Analysts are not convinced, however. The equity attracted two price-target cuts earlier, from Cowen and Company and RBC to $100 and $98, respectively. Short sellers have also placed their bets, with the 2.94 million shares sold short now making up 9.9% of WING's available float.

It has been a difficult year for Wingstop stock thus far, with the 20-day moving average guiding the shares lower since late February, culminating in a May 18, two-year low of $71.64. Plus, a celling seems to be forming at the $85 area, and the equity carries a 41% year-over-year deficit.

WING 20 Day

It's also worth noting short-term options traders have been more put-biased than usual. This is per WING's Schaeffer's put/call open interest ratio (SOIR) of 2.09, which stands higher than 99% of readings from the past year. 

The stock is valued highly, at a forward price-earnings ratio of 59.64, and a price-sales ratio of 7.55, leaving plenty of downside potential in the short-term. What's more, WING carries $471.83 million in total debt, and only $55.45 million in cash, which is not ideal for a business looking to expand globally. WING also pays a dividend to shareholders, prioritizing investors over the company’s financial stability. More specifically, WING currently pays a forward dividend of $0.68, at a dividend yield of 0.94%.

However, Wingstop’s business model has been very successful, producing consistent and meaningful growth on both the top and bottom lines over multiple years.
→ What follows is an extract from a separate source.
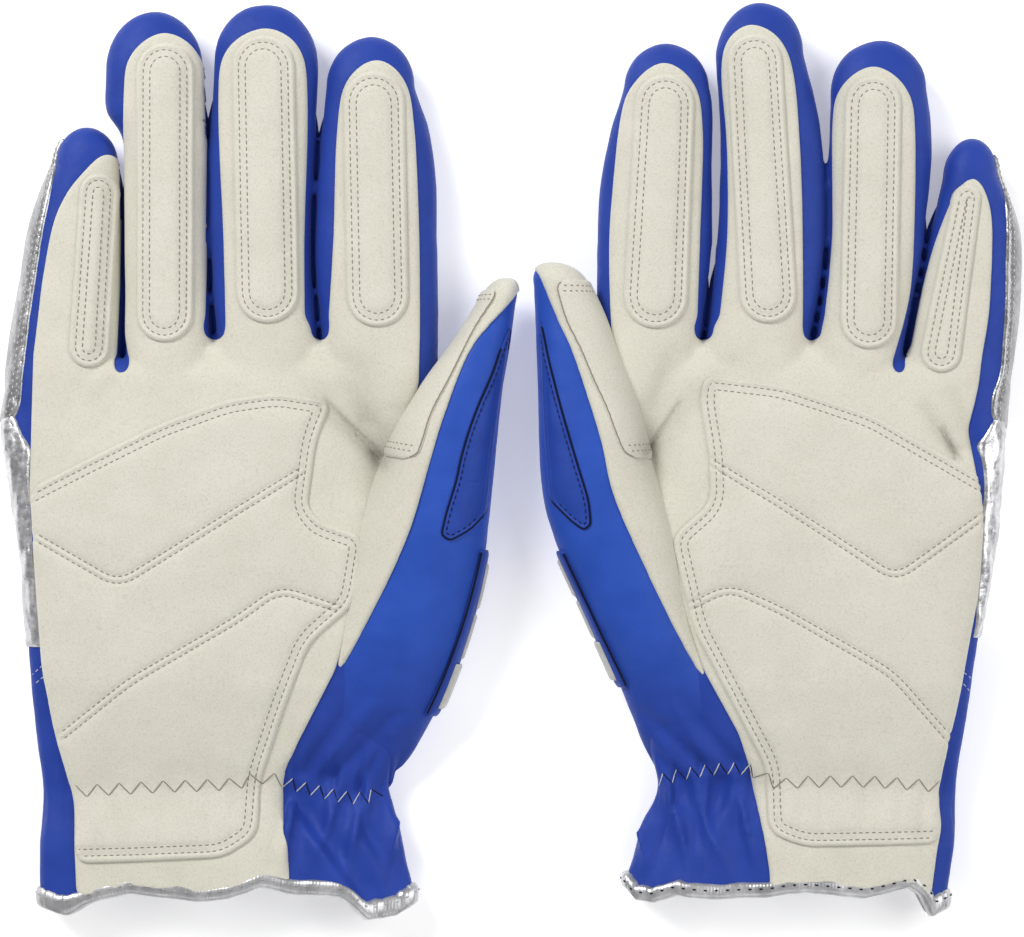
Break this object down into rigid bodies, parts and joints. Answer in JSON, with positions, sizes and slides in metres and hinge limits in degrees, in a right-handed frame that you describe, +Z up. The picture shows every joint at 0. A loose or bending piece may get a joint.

The chain saw a 13.5% increase in revenues and an 83% rise in net income for 2021. Plus, WING is estimated to generate 23.8% revenue growth, and 14.8% earnings growth for 2022, with 17.7% revenue growth and 21.9% earning growth expected for 2023.

Still, Wingstop stock’s price will need to drop below $50 before its value is fair. A move towards that region would place WING’s valuation metrics at more suitable figures for the level of growth the business is expected to produce.